***** Data lines

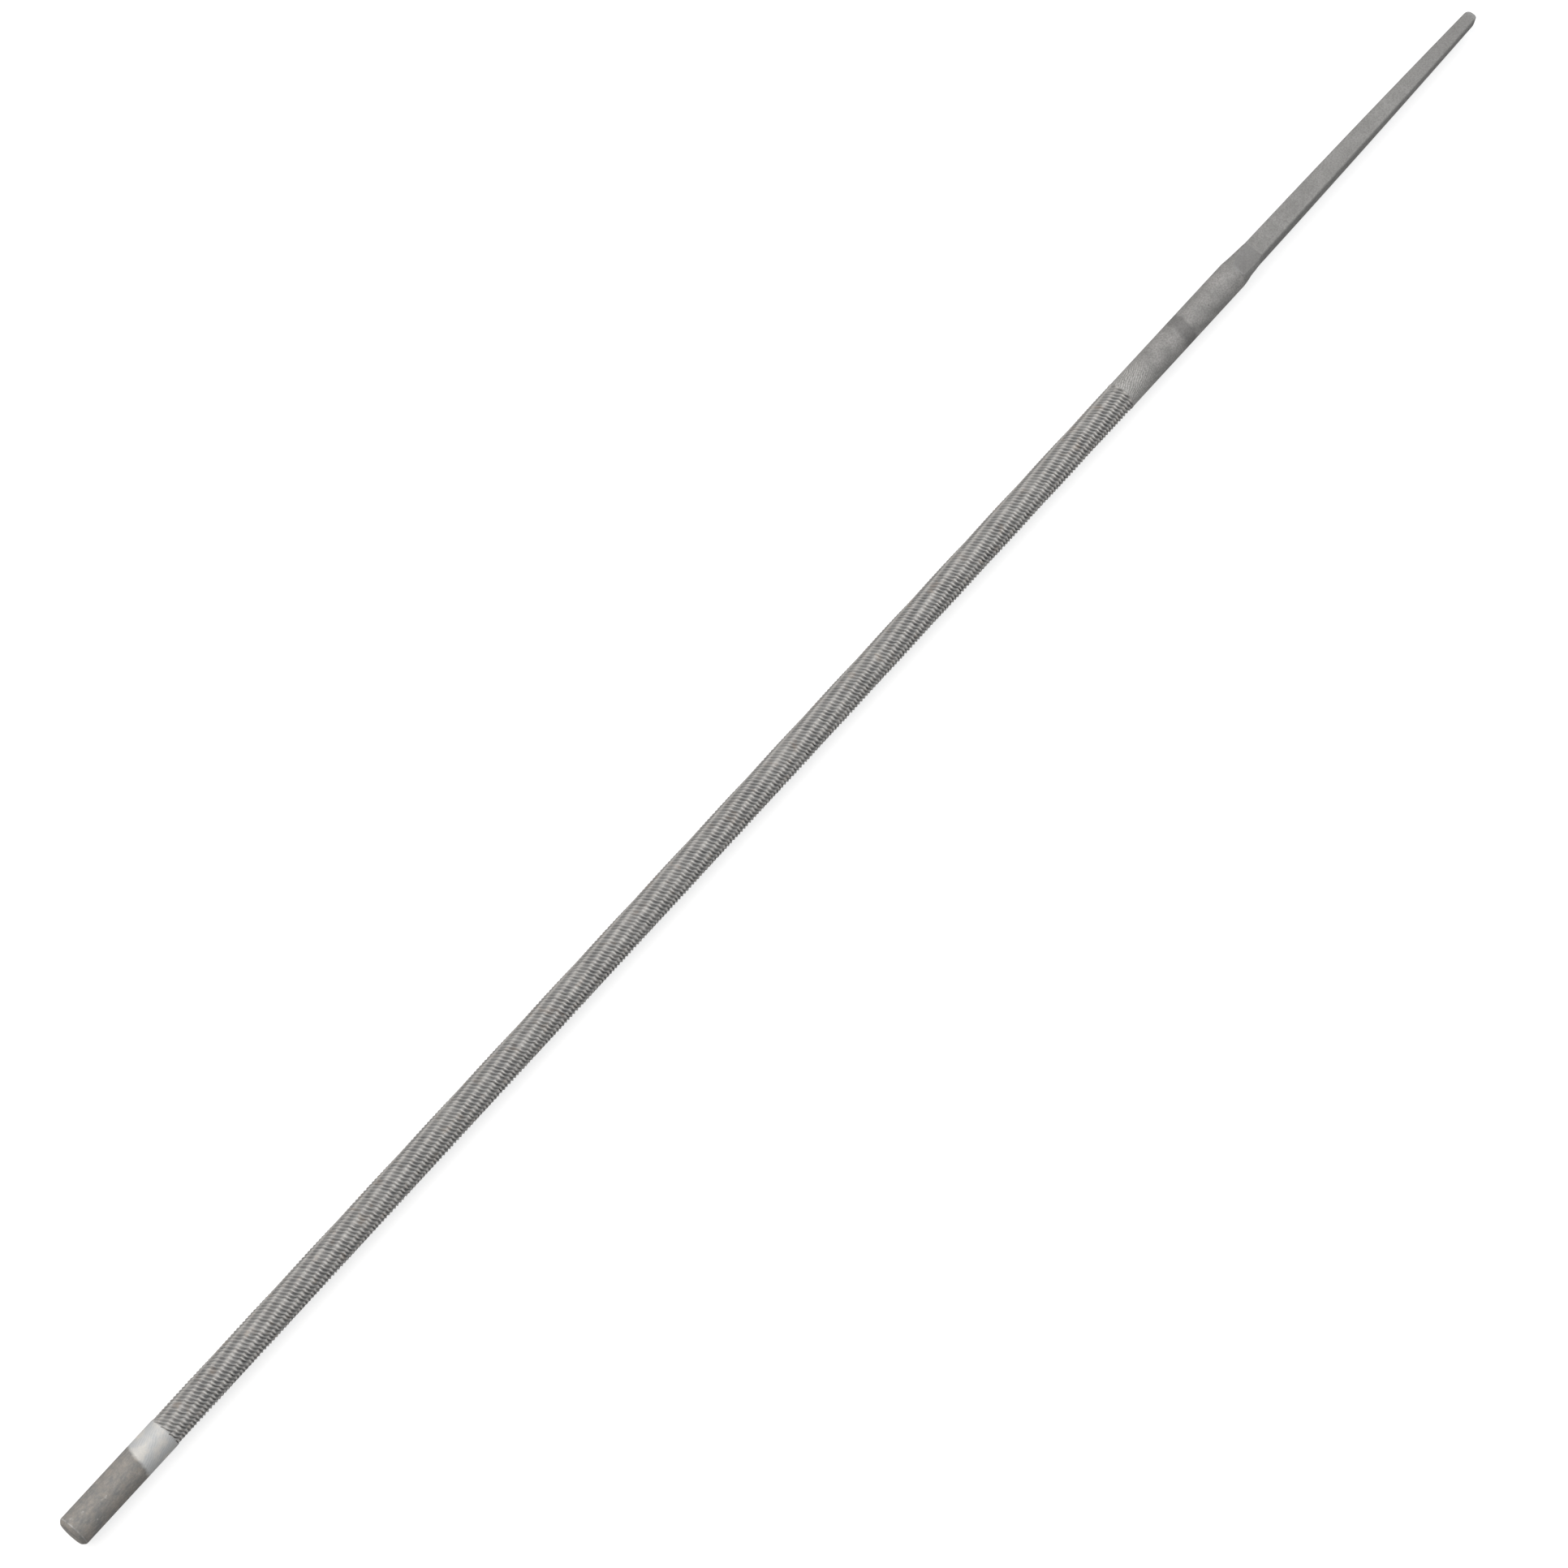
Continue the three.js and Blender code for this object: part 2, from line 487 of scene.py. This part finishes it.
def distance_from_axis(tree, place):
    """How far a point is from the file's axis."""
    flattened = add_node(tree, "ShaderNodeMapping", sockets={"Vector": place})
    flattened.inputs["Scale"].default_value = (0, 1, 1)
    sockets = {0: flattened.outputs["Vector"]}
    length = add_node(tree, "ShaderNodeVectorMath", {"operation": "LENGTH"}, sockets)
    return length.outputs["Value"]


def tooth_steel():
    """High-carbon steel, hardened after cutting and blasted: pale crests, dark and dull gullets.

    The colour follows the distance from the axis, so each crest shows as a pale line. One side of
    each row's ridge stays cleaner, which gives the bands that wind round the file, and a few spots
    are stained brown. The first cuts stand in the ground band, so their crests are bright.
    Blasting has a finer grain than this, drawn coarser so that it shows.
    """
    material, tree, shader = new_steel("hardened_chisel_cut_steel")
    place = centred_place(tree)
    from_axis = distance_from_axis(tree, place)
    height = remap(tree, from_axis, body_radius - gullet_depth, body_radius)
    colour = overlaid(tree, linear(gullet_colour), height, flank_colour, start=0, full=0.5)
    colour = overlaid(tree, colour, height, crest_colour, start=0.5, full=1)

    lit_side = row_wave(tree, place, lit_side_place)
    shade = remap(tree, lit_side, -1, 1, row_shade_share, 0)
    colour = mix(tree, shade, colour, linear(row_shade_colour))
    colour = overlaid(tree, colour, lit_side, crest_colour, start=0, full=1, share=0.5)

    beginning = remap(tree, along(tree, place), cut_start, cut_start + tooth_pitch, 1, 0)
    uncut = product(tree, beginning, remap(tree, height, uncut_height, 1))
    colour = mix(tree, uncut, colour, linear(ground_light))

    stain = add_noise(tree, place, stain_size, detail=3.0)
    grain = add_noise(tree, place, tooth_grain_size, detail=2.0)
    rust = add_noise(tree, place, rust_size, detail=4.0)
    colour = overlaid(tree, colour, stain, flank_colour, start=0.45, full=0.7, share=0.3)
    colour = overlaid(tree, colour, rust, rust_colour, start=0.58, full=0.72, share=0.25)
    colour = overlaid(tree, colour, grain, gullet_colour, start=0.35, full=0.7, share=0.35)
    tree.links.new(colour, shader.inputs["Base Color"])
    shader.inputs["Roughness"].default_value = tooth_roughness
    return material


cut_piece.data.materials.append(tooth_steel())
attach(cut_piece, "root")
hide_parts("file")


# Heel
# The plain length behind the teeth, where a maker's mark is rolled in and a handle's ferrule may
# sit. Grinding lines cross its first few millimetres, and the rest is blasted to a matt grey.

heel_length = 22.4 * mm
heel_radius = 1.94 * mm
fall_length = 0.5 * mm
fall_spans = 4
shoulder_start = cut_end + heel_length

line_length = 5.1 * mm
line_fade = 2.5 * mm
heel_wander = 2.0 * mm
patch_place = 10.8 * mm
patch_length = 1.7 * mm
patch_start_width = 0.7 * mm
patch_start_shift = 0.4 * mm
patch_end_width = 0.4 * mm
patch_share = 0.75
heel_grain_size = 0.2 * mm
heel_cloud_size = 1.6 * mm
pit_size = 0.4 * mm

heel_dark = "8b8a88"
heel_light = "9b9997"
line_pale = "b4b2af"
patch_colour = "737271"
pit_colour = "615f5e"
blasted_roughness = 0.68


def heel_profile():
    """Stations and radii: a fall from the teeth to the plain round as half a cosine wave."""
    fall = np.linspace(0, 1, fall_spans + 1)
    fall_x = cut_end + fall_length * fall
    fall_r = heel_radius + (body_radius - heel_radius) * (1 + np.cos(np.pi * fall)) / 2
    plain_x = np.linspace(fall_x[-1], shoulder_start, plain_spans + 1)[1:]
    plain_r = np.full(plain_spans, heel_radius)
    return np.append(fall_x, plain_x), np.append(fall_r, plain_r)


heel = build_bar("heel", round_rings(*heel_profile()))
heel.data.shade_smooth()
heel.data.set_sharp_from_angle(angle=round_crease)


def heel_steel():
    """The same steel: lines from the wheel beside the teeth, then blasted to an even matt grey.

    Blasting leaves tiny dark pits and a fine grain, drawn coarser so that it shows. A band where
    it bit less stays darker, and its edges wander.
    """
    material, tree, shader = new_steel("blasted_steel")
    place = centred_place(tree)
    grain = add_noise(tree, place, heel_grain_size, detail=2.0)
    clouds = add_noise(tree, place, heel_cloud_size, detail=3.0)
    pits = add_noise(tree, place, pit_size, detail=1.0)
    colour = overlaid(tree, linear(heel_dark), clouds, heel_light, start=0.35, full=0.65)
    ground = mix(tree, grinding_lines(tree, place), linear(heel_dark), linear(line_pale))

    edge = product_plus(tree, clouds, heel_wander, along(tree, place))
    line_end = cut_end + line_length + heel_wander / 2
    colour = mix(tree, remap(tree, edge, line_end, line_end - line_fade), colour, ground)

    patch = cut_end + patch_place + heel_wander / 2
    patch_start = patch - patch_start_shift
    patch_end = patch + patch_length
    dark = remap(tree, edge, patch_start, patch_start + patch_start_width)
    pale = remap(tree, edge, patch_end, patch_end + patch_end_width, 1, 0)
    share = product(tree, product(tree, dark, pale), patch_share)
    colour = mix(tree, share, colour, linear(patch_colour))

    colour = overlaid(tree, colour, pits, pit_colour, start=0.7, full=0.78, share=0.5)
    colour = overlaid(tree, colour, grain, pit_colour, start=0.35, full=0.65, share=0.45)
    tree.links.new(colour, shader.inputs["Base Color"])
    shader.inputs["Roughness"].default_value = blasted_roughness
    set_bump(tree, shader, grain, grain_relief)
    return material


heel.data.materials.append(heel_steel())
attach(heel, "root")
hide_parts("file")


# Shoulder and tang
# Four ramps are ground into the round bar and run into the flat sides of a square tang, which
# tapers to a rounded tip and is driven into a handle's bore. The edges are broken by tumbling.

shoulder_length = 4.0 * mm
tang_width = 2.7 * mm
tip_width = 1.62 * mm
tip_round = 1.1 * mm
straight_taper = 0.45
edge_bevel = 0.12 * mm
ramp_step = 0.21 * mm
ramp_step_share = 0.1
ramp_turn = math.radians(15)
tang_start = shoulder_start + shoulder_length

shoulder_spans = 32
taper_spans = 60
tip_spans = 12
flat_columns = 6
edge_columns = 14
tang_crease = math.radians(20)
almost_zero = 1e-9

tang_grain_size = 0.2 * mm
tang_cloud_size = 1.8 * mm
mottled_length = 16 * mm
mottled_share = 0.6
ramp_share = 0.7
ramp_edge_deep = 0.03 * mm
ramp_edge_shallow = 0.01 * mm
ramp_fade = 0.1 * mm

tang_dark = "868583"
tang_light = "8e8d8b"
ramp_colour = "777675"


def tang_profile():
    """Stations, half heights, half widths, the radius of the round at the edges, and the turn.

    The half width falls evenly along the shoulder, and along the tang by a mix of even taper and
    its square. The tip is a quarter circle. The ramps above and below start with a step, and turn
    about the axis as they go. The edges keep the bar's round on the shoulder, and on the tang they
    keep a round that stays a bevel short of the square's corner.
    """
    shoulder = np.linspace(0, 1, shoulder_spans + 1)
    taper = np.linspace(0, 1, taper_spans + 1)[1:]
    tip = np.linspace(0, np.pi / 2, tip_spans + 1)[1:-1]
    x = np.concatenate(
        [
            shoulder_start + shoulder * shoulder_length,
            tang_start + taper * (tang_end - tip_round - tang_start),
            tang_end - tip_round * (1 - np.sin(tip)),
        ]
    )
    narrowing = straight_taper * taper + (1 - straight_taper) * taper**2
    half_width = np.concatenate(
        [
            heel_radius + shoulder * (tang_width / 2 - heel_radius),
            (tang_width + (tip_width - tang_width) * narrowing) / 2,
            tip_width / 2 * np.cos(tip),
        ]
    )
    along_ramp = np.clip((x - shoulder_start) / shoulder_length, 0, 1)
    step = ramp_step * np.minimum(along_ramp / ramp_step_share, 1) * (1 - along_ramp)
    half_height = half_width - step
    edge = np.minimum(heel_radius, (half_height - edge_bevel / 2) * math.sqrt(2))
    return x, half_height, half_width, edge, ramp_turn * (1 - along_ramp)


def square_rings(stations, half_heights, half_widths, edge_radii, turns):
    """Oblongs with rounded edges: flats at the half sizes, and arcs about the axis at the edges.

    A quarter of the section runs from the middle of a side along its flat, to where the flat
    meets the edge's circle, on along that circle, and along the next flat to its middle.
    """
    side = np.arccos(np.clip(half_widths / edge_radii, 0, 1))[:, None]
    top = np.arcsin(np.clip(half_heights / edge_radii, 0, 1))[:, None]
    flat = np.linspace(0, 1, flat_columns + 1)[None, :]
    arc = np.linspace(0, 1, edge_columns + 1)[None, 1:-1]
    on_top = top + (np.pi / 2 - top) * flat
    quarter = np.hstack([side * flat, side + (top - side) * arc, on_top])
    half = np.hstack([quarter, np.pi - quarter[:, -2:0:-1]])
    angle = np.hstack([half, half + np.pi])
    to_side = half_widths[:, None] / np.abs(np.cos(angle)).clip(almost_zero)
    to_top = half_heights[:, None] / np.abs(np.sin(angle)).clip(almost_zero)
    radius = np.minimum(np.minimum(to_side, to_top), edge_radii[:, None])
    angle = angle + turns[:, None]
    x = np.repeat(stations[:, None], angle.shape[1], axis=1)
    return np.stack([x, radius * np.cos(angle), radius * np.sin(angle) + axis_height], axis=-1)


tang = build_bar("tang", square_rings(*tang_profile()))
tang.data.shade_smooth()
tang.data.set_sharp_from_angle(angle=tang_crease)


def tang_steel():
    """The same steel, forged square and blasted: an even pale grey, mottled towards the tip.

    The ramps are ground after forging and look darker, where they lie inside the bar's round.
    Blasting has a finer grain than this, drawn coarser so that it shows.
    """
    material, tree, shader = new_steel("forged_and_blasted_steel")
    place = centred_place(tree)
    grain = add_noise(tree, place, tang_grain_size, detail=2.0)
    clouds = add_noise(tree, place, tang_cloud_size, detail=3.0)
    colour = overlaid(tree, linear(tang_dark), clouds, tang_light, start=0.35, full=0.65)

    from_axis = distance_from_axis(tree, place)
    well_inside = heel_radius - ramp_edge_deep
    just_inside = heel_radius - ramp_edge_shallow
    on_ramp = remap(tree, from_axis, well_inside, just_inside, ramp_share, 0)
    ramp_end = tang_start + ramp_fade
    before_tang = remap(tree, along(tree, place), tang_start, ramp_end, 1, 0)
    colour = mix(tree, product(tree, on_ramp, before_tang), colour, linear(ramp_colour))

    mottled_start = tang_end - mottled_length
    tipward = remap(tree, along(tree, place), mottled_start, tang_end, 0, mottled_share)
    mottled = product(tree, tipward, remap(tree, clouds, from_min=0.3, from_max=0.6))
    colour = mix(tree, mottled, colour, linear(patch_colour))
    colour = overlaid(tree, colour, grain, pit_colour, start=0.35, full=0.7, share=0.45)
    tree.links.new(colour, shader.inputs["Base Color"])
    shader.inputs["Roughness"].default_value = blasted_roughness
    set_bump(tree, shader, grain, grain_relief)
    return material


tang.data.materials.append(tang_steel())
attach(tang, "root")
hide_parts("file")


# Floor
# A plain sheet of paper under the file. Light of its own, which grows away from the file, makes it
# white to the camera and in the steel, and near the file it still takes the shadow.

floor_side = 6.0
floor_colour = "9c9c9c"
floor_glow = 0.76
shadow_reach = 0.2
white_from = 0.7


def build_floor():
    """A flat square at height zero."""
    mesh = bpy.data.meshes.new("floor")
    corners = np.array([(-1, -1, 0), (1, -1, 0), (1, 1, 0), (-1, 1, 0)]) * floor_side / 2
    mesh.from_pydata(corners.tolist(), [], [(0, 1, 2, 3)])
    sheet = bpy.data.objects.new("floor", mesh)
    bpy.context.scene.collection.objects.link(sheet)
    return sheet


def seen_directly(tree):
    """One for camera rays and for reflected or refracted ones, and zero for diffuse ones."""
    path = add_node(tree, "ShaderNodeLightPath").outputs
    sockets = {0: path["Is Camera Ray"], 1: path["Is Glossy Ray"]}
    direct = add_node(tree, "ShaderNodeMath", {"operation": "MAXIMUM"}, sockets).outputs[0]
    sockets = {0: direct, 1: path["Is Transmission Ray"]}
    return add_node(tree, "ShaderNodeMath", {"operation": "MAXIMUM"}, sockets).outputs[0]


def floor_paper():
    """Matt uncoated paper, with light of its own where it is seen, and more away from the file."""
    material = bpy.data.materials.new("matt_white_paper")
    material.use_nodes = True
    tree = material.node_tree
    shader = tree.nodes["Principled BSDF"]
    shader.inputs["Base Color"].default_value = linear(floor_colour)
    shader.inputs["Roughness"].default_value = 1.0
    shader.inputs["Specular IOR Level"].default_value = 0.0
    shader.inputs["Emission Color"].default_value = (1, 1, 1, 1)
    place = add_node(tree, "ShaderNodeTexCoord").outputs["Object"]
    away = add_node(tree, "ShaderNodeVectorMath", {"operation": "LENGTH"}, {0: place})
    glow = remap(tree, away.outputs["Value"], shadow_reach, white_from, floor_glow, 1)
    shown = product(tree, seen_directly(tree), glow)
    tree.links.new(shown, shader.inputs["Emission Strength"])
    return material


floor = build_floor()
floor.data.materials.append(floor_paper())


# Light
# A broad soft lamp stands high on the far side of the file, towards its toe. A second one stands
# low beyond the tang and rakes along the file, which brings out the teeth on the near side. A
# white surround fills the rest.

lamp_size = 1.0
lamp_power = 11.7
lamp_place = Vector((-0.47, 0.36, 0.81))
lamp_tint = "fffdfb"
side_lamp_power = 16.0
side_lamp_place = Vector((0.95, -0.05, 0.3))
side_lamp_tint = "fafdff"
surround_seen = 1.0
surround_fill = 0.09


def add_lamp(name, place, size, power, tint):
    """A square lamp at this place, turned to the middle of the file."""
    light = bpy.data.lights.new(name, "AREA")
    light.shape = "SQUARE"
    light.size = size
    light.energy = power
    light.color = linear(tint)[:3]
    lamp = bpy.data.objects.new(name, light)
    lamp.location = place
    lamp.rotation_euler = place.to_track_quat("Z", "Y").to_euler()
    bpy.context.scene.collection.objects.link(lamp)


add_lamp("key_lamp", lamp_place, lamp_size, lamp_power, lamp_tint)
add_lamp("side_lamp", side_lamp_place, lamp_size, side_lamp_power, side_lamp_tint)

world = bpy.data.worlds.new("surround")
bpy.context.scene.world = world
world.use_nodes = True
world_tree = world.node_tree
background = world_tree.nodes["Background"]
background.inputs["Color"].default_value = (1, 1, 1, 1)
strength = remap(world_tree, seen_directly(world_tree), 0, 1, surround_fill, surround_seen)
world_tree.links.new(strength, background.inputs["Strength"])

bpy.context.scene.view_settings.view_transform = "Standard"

**********

**What to do**. From the very first line of the data through the line with "and dull gullets." in it, please reproduce each line exactly and output nothing more.

**Solved problem**.
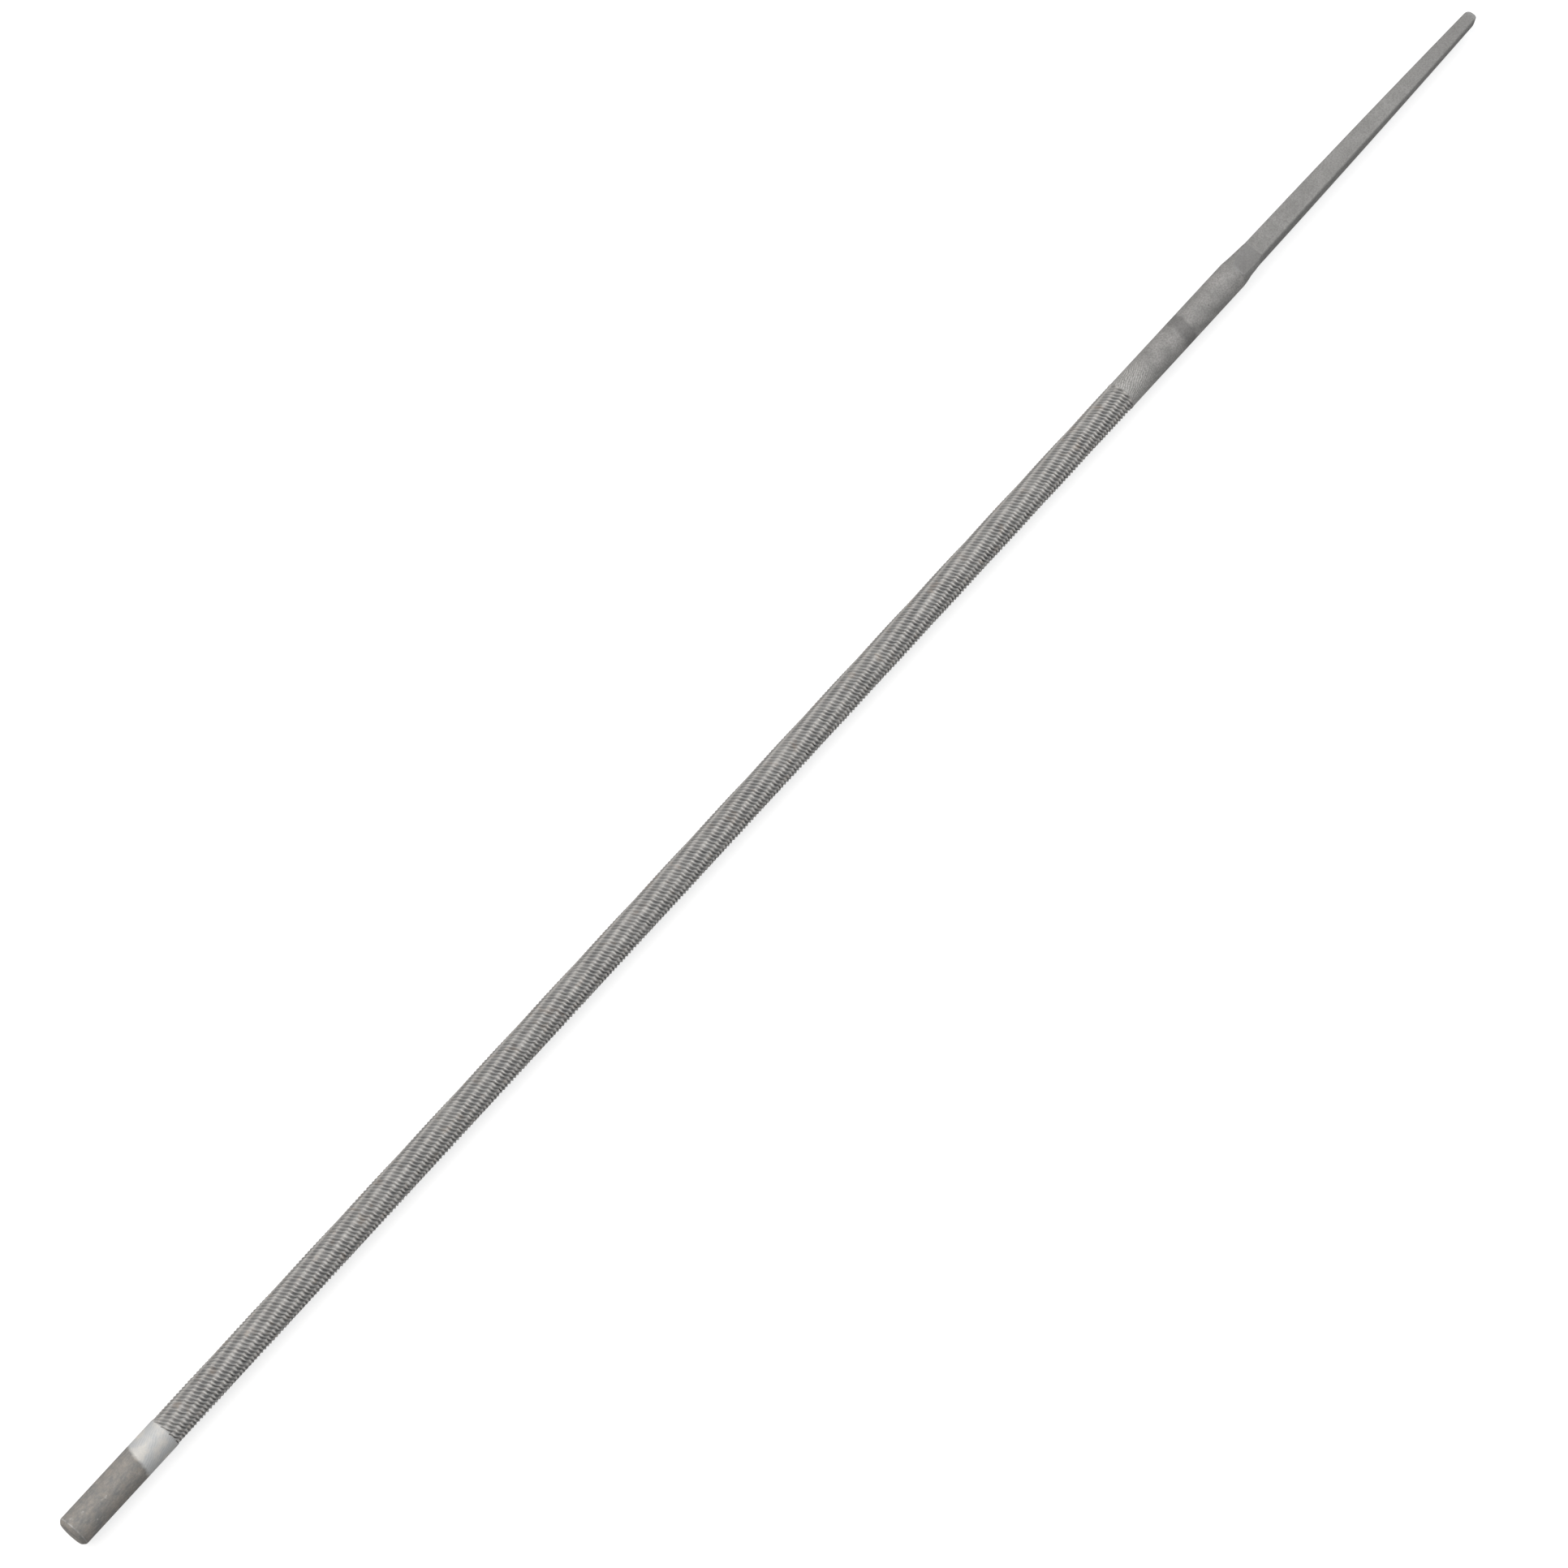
Continue the three.js and Blender code for this object: part 2, from line 487 of scene.py. This part finishes it.
def distance_from_axis(tree, place):
    """How far a point is from the file's axis."""
    flattened = add_node(tree, "ShaderNodeMapping", sockets={"Vector": place})
    flattened.inputs["Scale"].default_value = (0, 1, 1)
    sockets = {0: flattened.outputs["Vector"]}
    length = add_node(tree, "ShaderNodeVectorMath", {"operation": "LENGTH"}, sockets)
    return length.outputs["Value"]


def tooth_steel():
    """High-carbon steel, hardened after cutting and blasted: pale crests, dark and dull gullets.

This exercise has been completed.